Two years ago, social media proved the full extent of its power to the world. Across the Middle East, millions took to the streets in protests enabled by social networks that authoritarian rulers could neither control nor contain. These movements espoused democratic governance over tyrannical regimes in the belief that all citizens deserve a voice. And yet, almost a year into the Arab Spring, four women recognized that one such voice was being lost.

Tilly

The “Uprising of Women in the Arab World” launched as a Facebook page in October of 2011 as an answer to the unheard injustices experienced by innumerable female protesters. In Egypt, demonstrations became dangerous for women as they were first harassed and attacked in Tahrir Square only to be later subjected to invasive “virginity tests” at the hands of the Egyptian military. Yalda Younes, a founder of the group, recognized that where social media was being used as a tool of mass mobilization, it could similarly be used as a means to raise awareness.

Candace

To commemorate the one year anniversary of the page, the group commenced a photo campaign in which participants posed alongside signs that began with the phrase, “I am with the uprising of women in the Arab world because…” The move lead to a drastic increase in the page’s membership as women from around the globe appeared lamenting the treatment of rape victims, expectant mothers and chronicling the everyday oppression of women in Arab societies. Many of these photos ignited instant controversy in a region where obedience is more valued than women’s rights.

Charlotte

For disempowered women around the globe, success is not bought with the downfall of dictators. A push for democratic values may be at the core of the Arab uprisings, but these values cannot hope to be present in societies riven with gender bias. When a twenty-three-year-old woman is brutally gang-raped after taking public transportation, when a twelve-year old girl is shot for seeking an education or when a sixteen-year-old female is court-ordered to marry her rapist, democratic values do not exist.

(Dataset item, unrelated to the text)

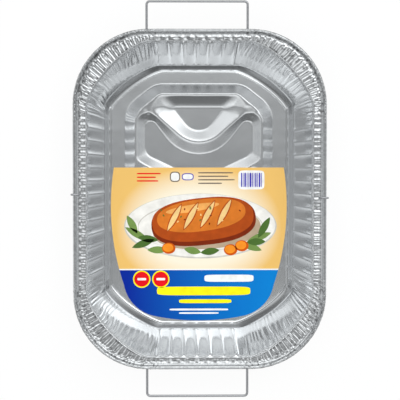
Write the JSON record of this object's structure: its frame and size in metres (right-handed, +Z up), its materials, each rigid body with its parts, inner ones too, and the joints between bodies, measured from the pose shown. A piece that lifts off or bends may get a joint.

In the age of social media, citizens around the globe are more connected than ever before. Individual struggles are now witnessed worldwide and anyone can participate in a moment of civil disobedience through the mere click of a mouse. As revolutions in Libya and Tunisia have already shown, the voice of many become an unstoppable force when united. For silenced women around the world, the “Uprising of Women in the Arab World” seeks to be just that force.